American Indians/Alaskan Natives have a significantly lower rate of persistence in the American higher education system (Harrington, 2012). As an illustration, the proportion of American Indians and Alaska Natives who had achieved a bachelor's degree or higher, and were 25 years and older based on information gathered in the 2010 U.S. Census, was 13 percent. In comparison, the overall United States’ population achieving a bachelor's degree or higher was 28 percent. (American Indian and Alaska Native Heritage Month, 2011). Additionally, enrollment figures for this marginalized group are not growing. In 2019, the National Center for Education Statistics reported that from 2000 to 2016 college entrance rates increased from 39 percent to 42 percent for White students. For Black students college entrance increased from 31 to 36 percent, and for Hispanic students from 22 to 39 percent. However, for American Indian/Alaskan Native students there was little to no change from 19 percent in 2000. How they navigate the system, the effect of cultural identity and negotiation of cultural differences, and how these students perceive themselves within this environment may help to identify ways in which educators can become more sensitive to the factors that affect Native peoples and their success in post-secondary educational attainment.

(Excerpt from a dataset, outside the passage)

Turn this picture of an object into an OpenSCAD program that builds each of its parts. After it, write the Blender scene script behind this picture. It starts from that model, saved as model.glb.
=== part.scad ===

Specifically, the problem is that educational leaders do not know what American Indians/Alaskan Natives consider a successful educational experience as aligned with their cultural identity. We do know the enrollment and persistence of American Indians/Alaskan Natives in the Eurocentric higher education system is significantly lower than all other ethnic minorities (Harrington, 2012; National Center for Education Statistics, 2019; Shotton, Lowe, & Waterman, 2013, Waterman, 2011). Their educational attainment is critical as a pathway to economic prosperity and political and social equality. The engagement strategies of Native peoples in the context of their cultural identity may help to identify the gaps between the Eurocentric model of education and the cultural lived experience of American Indians/Alaskan Natives. Examining these factors as provided by American Indian/Alaskan Native students through online venues may provide a better understanding of what determines their post-secondary education experience and how it may affect their educational attainment.

Key Terms in this Chapter

American Indian: A person who is a member of any of the indigenous peoples living in the western hemisphere other than people that are designated as Inuits or Eskimos.

Eurocentric: Interpreting the world based on Anglo-American and/or European customs and values.

Native American: Any of the indigenous persons in the Western hemisphere but especially those living in North America and typically in the United States.

Alaskan Native: A person who is a member of indigenous peoples of Alaska, the U.S., Inupiat, Yupik, Aleut, Eyak, Tlingit, Haida, Tsimshian, and other Northern Athabaskan cultures.

Indigenous: Living or occurring naturally in a specific environment or location.

Tribe: A group of people that includes families, multiple generations, clans, and dependents and who share common values.